As the two-front conflict in the Global War on Terror comes to a close, the U.S. Department of Defense has announced plans to cut military spending through a reduction in personnel. Defense Secretary Chuck Hagel proposes to slash the active-duty Army force from its current size of 520,000 personnel down to 440,000, a decrease of more than 15 percent. According to Hagel: "An Army of this size is larger than required to meet the demands of our defense strategy."
In light of the United States' debt crisis, a military drawdown seems appropriate, since the wars are coming to a close and America is ready to prepare for peace. However, many service members and their families, including some at Fort Carson, will be faced with the hardships of relocating from military bases and applying their skills to the civilian workforce.

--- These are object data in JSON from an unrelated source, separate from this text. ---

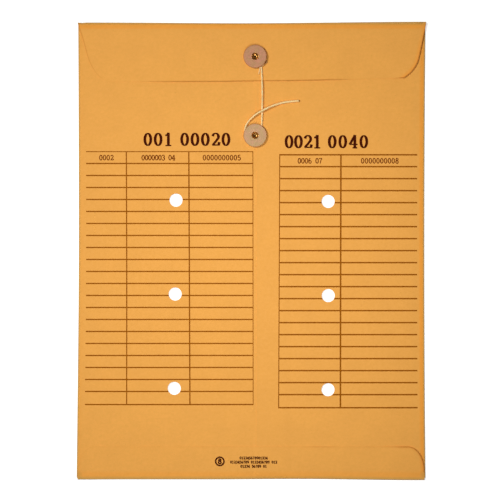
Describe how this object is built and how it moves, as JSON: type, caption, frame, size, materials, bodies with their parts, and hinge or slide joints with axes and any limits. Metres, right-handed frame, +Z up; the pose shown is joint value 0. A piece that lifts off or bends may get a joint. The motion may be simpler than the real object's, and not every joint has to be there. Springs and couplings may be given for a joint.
{
  "type": "envelope",
  "caption": "Reusable kraft paper envelope with viewing holes, a ruled back and a string-and-button closure on a top flap.",
  "frame": {"origin": "under the middle of the envelope, on the surface that its front panel lies on", "axes": "+X to the right along the width as seen from the button side, +Y along the height toward the top flap, +Z up out of the button side"},
  "size_m": [0.253, 0.332, 0.0051],
  "materials": {
    "kraft_paper": "matte",
    "dry_gum": "satin",
    "button_fibre": "matte",
    "backing_board": "matte",
    "eyelet_brass": "satin",
    "cotton_string": "matte"
  },
  "bodies": {
    "root": {"front_panel": "kraft_paper", "left_fold": "kraft_paper", "right_fold": "kraft_paper", "back_panel_left": "kraft_paper", "back_panel_right": "kraft_paper", "centre_seam_gum": "dry_gum", "bottom_fold": "kraft_paper", "bottom_flap": "kraft_paper", "bottom_flap_gum": "dry_gum", "top_fold": "kraft_paper", "lower_eyelet": "eyelet_brass", "lower_backing_washer": "backing_board"},
    "flap": {"top_flap": "kraft_paper", "upper_eyelet": "eyelet_brass", "upper_backing_washer": "backing_board", "string_tie": "cotton_string", "string_knot": "cotton_string", "string_run": "cotton_string", "string_turn": "cotton_string", "string_tail": "cotton_string"},
    "upper_disc": {"upper_button": "button_fibre"},
    "lower_disc": {"lower_button": "button_fibre"}
  },
  "joints": [
    {"name": "flap_hinge", "type": "hinge", "parent": "root", "child": "flap", "pos_m": [0, 0.16475, 0.00125], "axis": [-1, 0, 0], "range_deg": [0, 180], "deforming": ["top_fold", "string_run", "string_turn", "string_tail"]},
    {"name": "upper_button_spin", "type": "hinge", "parent": "flap", "child": "upper_disc", "pos_m": [0.00255, 0.1408, 0.0045], "axis": [0, 0, 1], "continuous": true},
    {"name": "lower_button_spin", "type": "hinge", "parent": "root", "child": "lower_disc", "pos_m": [0.00255, 0.08365, 0.0035], "axis": [0, 0, 1], "continuous": true}
  ]
}
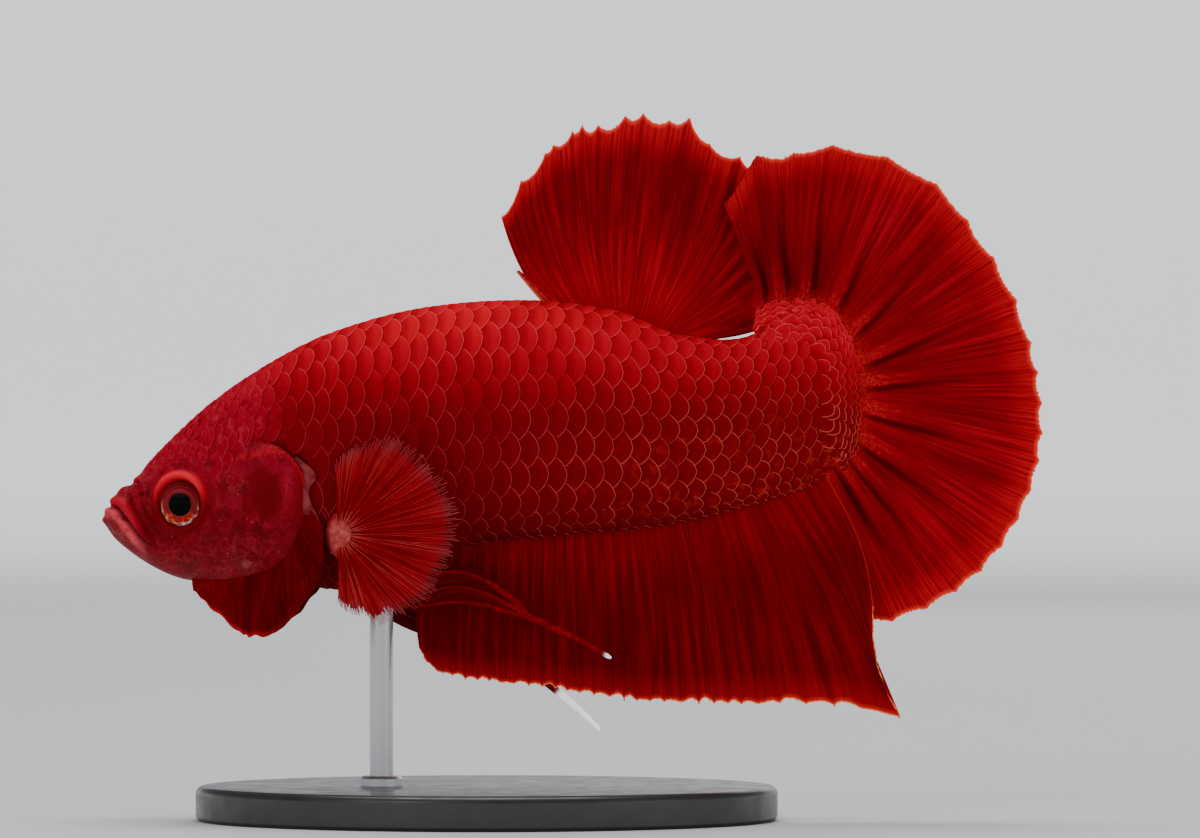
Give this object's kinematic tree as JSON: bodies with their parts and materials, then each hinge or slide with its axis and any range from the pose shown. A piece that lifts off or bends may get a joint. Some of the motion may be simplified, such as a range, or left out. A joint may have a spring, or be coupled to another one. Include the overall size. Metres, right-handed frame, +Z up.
{
  "type": "betta fish still model on a display stand",
  "caption": "Life-size still model of a red male halfmoon plakat betta fish with spread fins, held by a rod on an oval stand.",
  "frame": {"origin": "under the middle of the whole model, on the underside of the stand's base", "axes": "+Z up; the head points to -X and the tail to +X; the fish's left side faces -Y"},
  "size_m": [0.0598, 0.027, 0.0451],
  "materials": {
    "fish_skin": "moist scaly skin, crimson above and paler below the jaw",
    "fin_membrane": "thin ribbed membrane, red with orange margins and pale ray tips",
    "eye": "clear wet dome over a black pupil and a red and silver iris",
    "stand_black": "satin black paint on steel plate",
    "stand_steel": "fine brushed"
  },
  "bodies": {
    "root": {"head": "fish_skin", "upper_jaw": "fish_skin", "lower_jaw": "fish_skin", "gill_cover_left": "fish_skin", "gill_cover_right": "fish_skin", "trunk": "fish_skin", "tail_stalk": "fish_skin", "gill_membrane_left": "fin_membrane", "gill_membrane_right": "fin_membrane", "dorsal_fin": "fin_membrane", "caudal_fin": "fin_membrane", "anal_fin": "fin_membrane", "pectoral_fin_left": "fin_membrane", "pectoral_fin_right": "fin_membrane", "pelvic_fin_left": "fin_membrane", "pelvic_fin_right": "fin_membrane", "eye_left": "eye", "eye_right": "eye", "stand_base": "stand_black", "stand_rod": "stand_steel"}
  },
  "joints": []
}
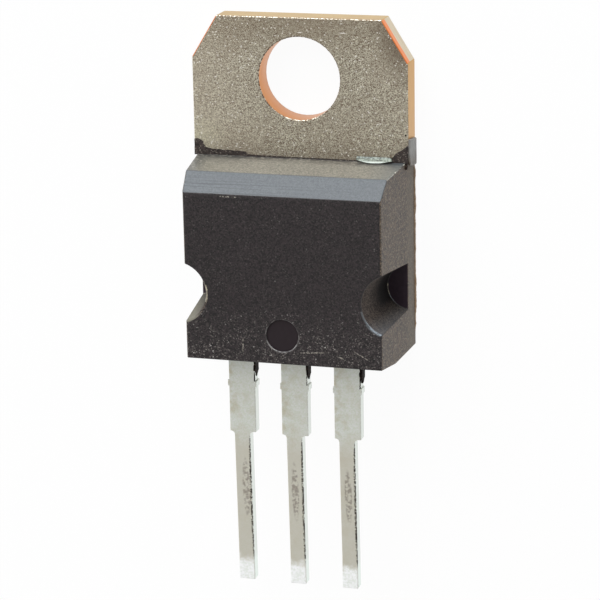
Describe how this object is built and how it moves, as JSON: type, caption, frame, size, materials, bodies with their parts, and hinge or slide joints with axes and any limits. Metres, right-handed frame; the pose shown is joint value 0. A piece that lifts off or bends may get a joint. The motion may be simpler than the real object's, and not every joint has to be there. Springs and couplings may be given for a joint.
{
  "type": "ultrafast diode",
  "caption": "Rectifier in a flat power package: drilled copper heat-sink tab, black moulded body with side notches, and straight leads in a row.",
  "frame": {"origin": "on the mounting hole's axis, at the back face of the tab", "axes": "+Z out of the front face, along the mounting hole; +Y up the tab, away from the leads; +X to the right seen from the front"},
  "size_m": [0.0102, 0.0267, 0.0045],
  "materials": {
    "mould_compound": "spark-textured black epoxy with fine pale filler specks",
    "plated_copper": "matte nickel plate on the front and back, bare copper on the sheared edges and in the hole",
    "tinned_lead": "satin tin, brighter where the tips were dipped in solder",
    "silicon": "opaque polished silicon with a metallised top",
    "solder": "dull lead-tin solder",
    "bond_wire": "drawn aluminium"
  },
  "bodies": {
    "root": {"mould_body": "mould_compound", "header_and_cathode_lead": "plated_copper", "left_anode_lead": "tinned_lead", "right_anode_lead": "tinned_lead", "left_die": "silicon", "right_die": "silicon", "left_die_solder": "solder", "right_die_solder": "solder", "left_inner_bond_wire": "bond_wire", "left_outer_bond_wire": "bond_wire", "right_inner_bond_wire": "bond_wire", "right_outer_bond_wire": "bond_wire"}
  },
  "joints": []
}
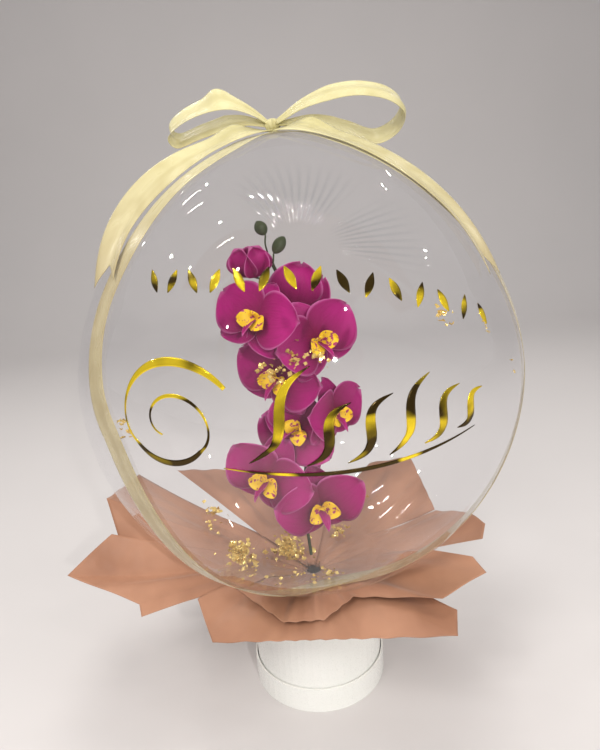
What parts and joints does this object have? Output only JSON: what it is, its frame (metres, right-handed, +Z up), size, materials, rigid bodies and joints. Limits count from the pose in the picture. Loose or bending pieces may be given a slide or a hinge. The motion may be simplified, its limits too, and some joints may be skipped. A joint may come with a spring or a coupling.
{
  "type": "bubble balloon in a hat box",
  "caption": "Clear round bubble balloon with a satin bow and gold foil strokes, standing in a small white hat box dressed with gathered blush film.",
  "frame": {"origin": "centre of the flat underside that the whole part stands on, on the hat box's axis", "axes": "+Z up, -Y towards the front with the gold strokes, +X to the right of someone who faces that front"},
  "size_m": [0.4981, 0.4503, 0.6578],
  "materials": {
    "board": "white coated paperboard, slightly glossy",
    "clear_film": "clear stretched plastic film, glossy",
    "blush_film": "matte blush wrapping film",
    "satin": "cream-yellow satin",
    "gold_foil": "mirror-gold plastic foil"
  },
  "bodies": {
    "root": {"hat_box_lid": "board", "hat_box": "board", "bubble_balloon": "clear_film", "film_sheet_front": "blush_film", "film_fold_front": "blush_film", "film_sheet_left": "blush_film", "film_sheet_left_back": "blush_film", "film_sheet_back": "blush_film", "film_sheet_back_right": "blush_film", "film_sheet_right": "blush_film", "satin_ribbon": "satin", "foil_tick_01": "gold_foil", "foil_tick_02": "gold_foil", "foil_tick_03": "gold_foil", "foil_tick_04": "gold_foil", "foil_tick_05": "gold_foil", "foil_tick_06": "gold_foil", "foil_tick_07": "gold_foil", "foil_tick_08": "gold_foil", "foil_tick_09": "gold_foil", "foil_tick_10": "gold_foil", "foil_tick_11": "gold_foil", "foil_tick_12": "gold_foil", "foil_tick_13": "gold_foil", "foil_tick_14": "gold_foil", "foil_tick_15": "gold_foil", "foil_volute": "gold_foil", "foil_stem": "gold_foil", "foil_leaf_1": "gold_foil", "foil_leaf_2": "gold_foil", "foil_leaf_3": "gold_foil", "foil_leaf_4": "gold_foil", "foil_leaf_5": "gold_foil", "foil_leaf_6": "gold_foil"}
  },
  "joints": []
}
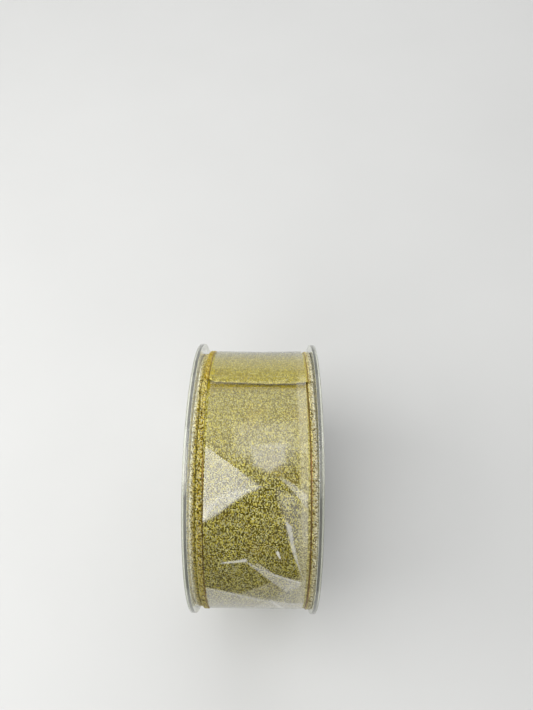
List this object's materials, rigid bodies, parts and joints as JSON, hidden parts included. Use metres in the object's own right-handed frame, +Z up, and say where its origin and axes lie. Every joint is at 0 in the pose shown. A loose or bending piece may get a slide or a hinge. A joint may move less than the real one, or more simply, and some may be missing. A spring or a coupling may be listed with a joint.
{
  "type": "ribbon spool",
  "caption": "Roll of gold wire-edged gift ribbon on a clear snap-together plastic spool, wrapped in a loose clear film band and standing on its rims.",
  "frame": {"origin": "on the surface that the spool stands on, under the spool's axis and midway between its flanges", "axes": "+X along the spool's axis from the left flange to the right flange, +Z up, +Y away from the viewer"},
  "size_m": [0.044, 0.1016, 0.1016],
  "materials": {
    "clear_plastic": "gloss",
    "label_paper": "satin",
    "paperboard": "matte",
    "tape": "satin",
    "gold_ribbon": "satin",
    "gold_thread": "satin",
    "copper_wire": "polished",
    "clear_film": "gloss"
  },
  "bodies": {
    "hub_half": {"left_flange": "clear_plastic"},
    "cap_half": {"right_flange": "clear_plastic", "side_label": "label_paper"},
    "roll": {"core_tube": "paperboard", "start_tape": "tape", "ribbon_roll": "gold_ribbon", "left_edge_cord": "gold_thread", "right_edge_cord": "gold_thread", "left_edge_wire": "copper_wire", "right_edge_wire": "copper_wire", "film_band": "clear_film", "film_seam_tape": "tape"}
  },
  "joints": [
    {"name": "roll_spin", "type": "hinge", "parent": "hub_half", "child": "roll", "pos_m": [0, 0, 0.0508], "axis": [1, 0, 0], "continuous": true},
    {"name": "flange_pull", "type": "slide", "parent": "hub_half", "child": "cap_half", "axis": [1, 0, 0], "range_m": [0, 0.016]}
  ]
}
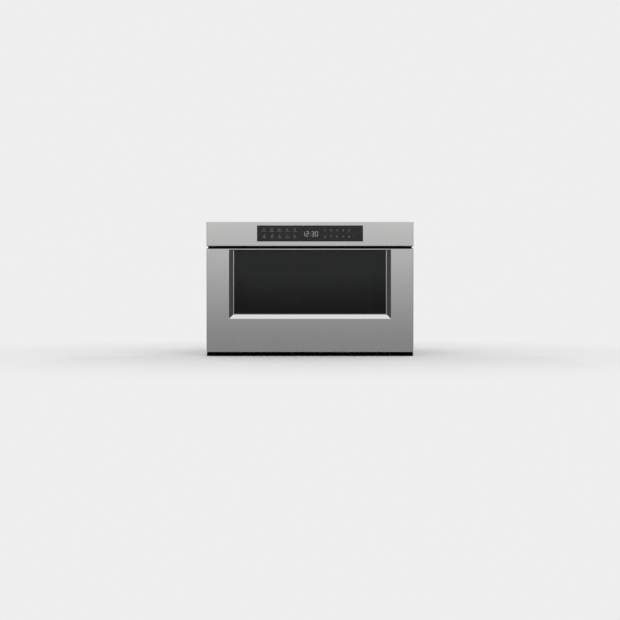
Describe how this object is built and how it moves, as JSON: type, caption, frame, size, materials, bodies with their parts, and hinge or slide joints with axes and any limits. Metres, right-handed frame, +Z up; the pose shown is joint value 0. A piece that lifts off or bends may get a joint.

It's no secret that our volunteer military has faced many hardships during the last 13 years of war. Many service members from the Mountain Post and elsewhere have served multiple, lengthy deployments to remote and hostile locations. Deployments have prevented many service members from celebrating important wedding anniversaries and witnessing the births of their children.
Now that the wars are ending, it is the government's responsibility to ensure that military personnel and their families are properly taken care of, especially those who have built their lives around wartime operations. Unprecedented restrictions on reenlistments are forcing many senior enlisted and officer personnel into early retirements, which reduces the size of pension entitlements.
One of the ways that the government can honor our service members and limit the effects of the drawdown is by keeping as many jobs within the military as possible, instead of outsourcing military jobs to private contractors and civilian agencies.
Since the start of the Global War on Terror, the CIA has worked with the Department of Defense to systematically dismantle terrorist networks, yet the CIA has supplanted the Department of Defense in certain military combat roles. In Jordan, for example, the CIA is training Syrian rebels, not the military's Green Berets, and in Pakistan, the CIA is now entirely in control of the U.S. drone program. The CIA's control over these operations poses a threat to the soldiers who already perform these duties in the military.
Now, the CIA is a government agency, much like the Department of Defense. If the CIA is assigned control over a military position, then that job still remains within the government, right? Unfortunately, this isn't always the case. The CIA has used security contractors from various private security firms to conduct lethal drone strikes.
Among the security firms used by the CIA is Academi, formerly known as Xe Services, formerly known as Blackwater. (In case you have forgotten, Blackwater employees were responsible for the 2007 killing of 17 Iraqi civilians in a public square in Baghdad.) So by shifting the responsibility of drone attacks from the Department of Defense to the CIA, the government has outsourced military positions to a company with a spotty history, at the expense of soldiers who have served their country with honor and integrity.
The CIA has grown in size and power since the start of the Global War on Terror. With more leverage in Washington, the CIA could influence policymakers to increase its scope of operations and usurp other military positions, maybe with manned aircraft or in direct combat. The CIA's additional influence and funding already poses a threat to drone operators and Green Berets, so why should it stop there?
Drone operators and Green Berets may only account for a small fraction of service members, but a trend has been established for the CIA to supersede military authority in traditional defense roles. This precedent poses a threat to dedicated military men and women who have put their family responsibilities on hold and have risked their lives, time and time again.
The government should exercise a policy of preserving as many military jobs as possible, as a reward for fighting a lengthy and arduous war in unforgiving desert heat, in undulating mountainous terrain, miles away from home. After all, it really is the least that can be done.
Matthew Doyle, an Army veteran currently enrolled at Columbia University, was stationed at Fort Carson from 2004 to 2011. He deployed three times to Iraq with the Fourth Infantry Division.